• Dino Buzzati

    Non ! L'ennemi ne pouvait raisonnablement pas arriver par ce désert. C'était absurde ! Depuis des siècles, le fort Bastiani ne gardait que le vide et l'absence. Et pourtant... Et pourtant Giovanni Drogo, fraîchement promu lieutenant voulait y croire ! Il allait engager toute sa vie dans ce pari insensé. Et le temps allait passer...

    Tout comme il passait dans la salle de rédaction du Corriere della Serra où Dino Buzzati était journaliste, affecté à l'équipe de nuit, il recevait les dépêches à trier et à arranger pour le matin. Travail monotone : " J'avais constamment l'impression que les années passaient sans que j'aie rien fait. "

    De là est né Le Désert des Tartares, publié en 1940, son chef-d'oeuvre, traduit dans toutes les langues, reconnu comme un livre important de la littérature européenne et porté brillamment à l'écran.
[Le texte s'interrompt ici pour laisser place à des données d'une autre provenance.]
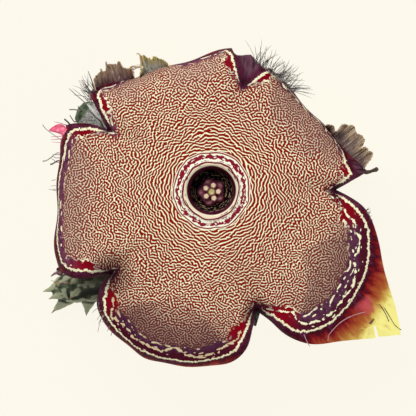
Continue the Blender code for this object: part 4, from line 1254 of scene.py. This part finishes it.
class FLOWER_OT_ligule(bpy.types.Operator):
    """Small pink scale at the corner of the left lobe"""
    bl_idname = "flower.ligule"
    bl_label = "Pink scale"

    def execute(self, context):
        upper, lower = (even_path([(*point, 0.0) for point in line], LIGULE_COLUMNS) for line in LIGULE)
        item, column, row = new_grid("pink_scale", LIGULE_COLUMNS, LIGULE_ROWS)
        share = (row / LIGULE_ROWS)[:, None]
        places = lower[column] + (upper[column] - lower[column]) * share
        places[:, 2] = LIGULE_HEIGHT + 0.02 * column + 0.35 * np.sin(6 * share[:, 0]) + 0.1 * np.sin(1.3 * column)
        foot = places[column == 0].mean(axis=0)
        places += (nearest_skin(foot) - foot) * (1 - column[:, None] / LIGULE_COLUMNS) ** 3
        put_points(item, places)
        tint = np.array(context.scene.flower_colours.pink[:3])
        keep_values(item, "tint", tint * (0.8 + 0.4 * np.abs(np.sin(5 * share + 0.25 * column[:, None]))))
        item.data.materials.append(tinted("pink_scale_membrane", 0.5))
        merge_and_turn(item)
        apply_modifier(item, "SOLIDIFY", thickness=LIGULE_WALL * MM, offset=0.0)
        keep(item, "corolla")
        return {"FINISHED"}


class FLOWER_OT_stage(bpy.types.Operator):
    """Pale floor, soft lamps and the camera that looks straight down"""
    bl_idname = "flower.stage"
    bl_label = "Stage"

    def execute(self, context):
        colours, sizes = context.scene.flower_colours, context.scene.flower_sizes
        bpy.ops.object.select_all(action="DESELECT")
        bpy.ops.mesh.primitive_plane_add(size=FLOOR_SIZE)
        floor = bpy.context.object
        floor.name = "studio_floor"
        made, *_ = new_material("lit_paper", 0.9, 0.0)
        shader = made.node_tree.nodes["Principled BSDF"]
        for name, value in (("Base Color", [FLOOR_SHADE * part for part in colours.floor[:3]] + [1]),
                            ("Emission Color", colours.floor), ("Emission Strength", FLOOR_GLOW)):
            shader.inputs[name].default_value = value
        floor.data.materials.append(made)

        world = bpy.data.worlds.new("soft_studio")
        world.use_nodes = True
        sky = world.node_tree.nodes["Background"].inputs
        sky["Color"].default_value, sky["Strength"].default_value = hex_colour("FFFCF6"), SKY_LIGHT
        context.scene.world = world
        for name, place, power in LAMPS:
            lamp = bpy.data.lights.new(name, "AREA")
            lamp.shape, lamp.size, lamp.energy = "SQUARE", sizes.lamp_size, power
            holder = bpy.data.objects.new(name, lamp)
            context.scene.collection.objects.link(holder)
            holder.location = place
            holder.rotation_euler = (-Vector(place)).to_track_quat("-Z", "Y").to_euler()

        lens = bpy.data.cameras.new("camera")
        lens.type = "ORTHO"
        lens.ortho_scale = VIEW_WIDTH * MM
        camera = bpy.data.objects.new("camera", lens)
        context.scene.collection.objects.link(camera)
        camera.location = np.multiply(VIEW_CENTRE, MM)
        context.scene.camera = camera
        context.scene.view_settings.view_transform = "Standard"
        return {"FINISHED"}


OPERATORS = (FLOWER_OT_corolla, FLOWER_OT_centre, FLOWER_OT_calyx, FLOWER_OT_stem, FLOWER_OT_scraps,
             FLOWER_OT_hairs, FLOWER_OT_ligule, FLOWER_OT_stage)


class VIEW3D_PT_flower(bpy.types.Panel):
    """Lists the pieces of the flower, its sizes and its colours"""
    bl_idname = "VIEW3D_PT_flower"
    bl_label = "Persian carpet flower"
    bl_space_type = "VIEW_3D"
    bl_region_type = "UI"
    bl_category = "Flower"

    def draw(self, context):
        for group in (context.scene.flower_sizes, context.scene.flower_colours):
            for name in group.__annotations__:
                self.layout.prop(group, name)
        for operator in OPERATORS:
            self.layout.operator(operator.bl_idname)


CLASSES = (FlowerSizes, FlowerColours, *OPERATORS, VIEW3D_PT_flower)


def register():
    for item in CLASSES:
        bpy.utils.register_class(item)
    bpy.types.Scene.flower_sizes = bpy.props.PointerProperty(type=FlowerSizes)
    bpy.types.Scene.flower_colours = bpy.props.PointerProperty(type=FlowerColours)


def unregister():
    del bpy.types.Scene.flower_colours
    del bpy.types.Scene.flower_sizes
    for item in reversed(CLASSES):
        bpy.utils.unregister_class(item)


def main():
    register()
    for operator in OPERATORS:
        group, name = operator.bl_idname.split(".")
        getattr(getattr(bpy.ops, group), name)()
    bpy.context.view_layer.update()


if __name__ == "__main__":
    main()
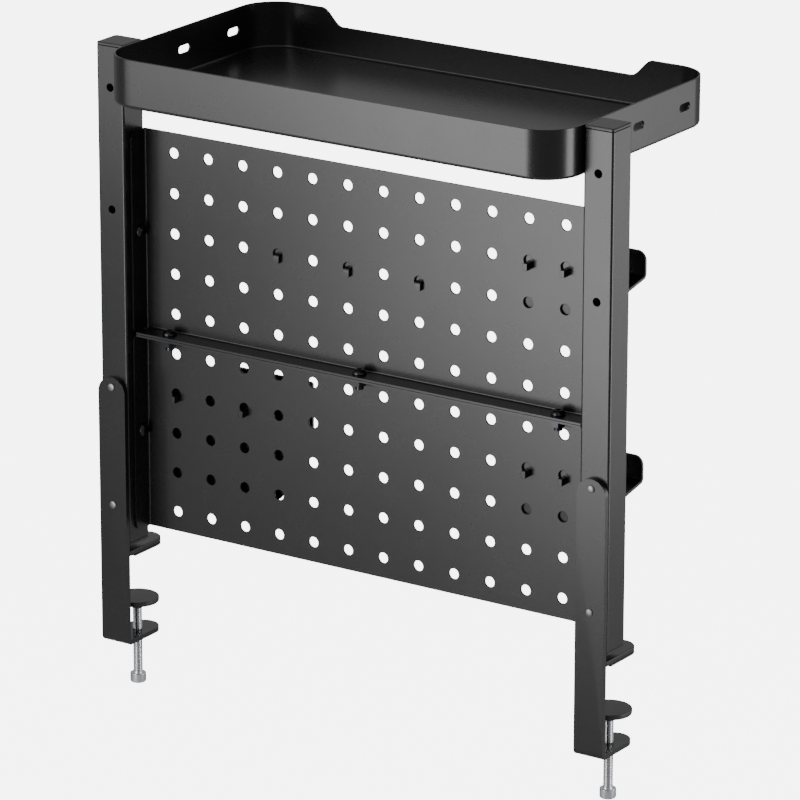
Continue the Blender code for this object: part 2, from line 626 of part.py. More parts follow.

    Né à Belluno, dans le nord de l'Italie, en 1906, buzzati n'abandonnera jamais son premier métier, le journalisme. Correspondant de guerre en Ethiopie en 1939, il terminera sa carrière comme critique d'art. Le journaliste a nourri de ses expériences une oeuvre mise presque totalement sous le signe du fantastique, explicite ou implicite.

    En effet, le monde de Buzzati est un monde de l'angoisse et de l'inquiétude. Et de la peur. Celle qui vous surprend au cœur du quotidien, au détour d'une vie sans histoires. Ses recueils de nouvelles, tels Le K, Les Nuits difficiles ou Le Rêve de l'escalier, témoignent tous de cette mise à nu des faiblesses, des angoisses et des obsessions et des obsessions humaines.

    Ainsi dans Crescendo, les phantasmes d'une vieille fille transforment l'arrivée d'un simple notaire en celle d'un monstrueux animal érotique. Et un ascenseur - dans la nouvelle du même nom - s'enfonce dans les entrailles de la terre pour permettre la déclaration d'amour d'un homme à une jeune femme. Nombre de ses récits font intervenir, dans le monde du vraisemblable et de la logique traditionnelle, un événement extraordinaire qui perturbe la sérénité quotidienne.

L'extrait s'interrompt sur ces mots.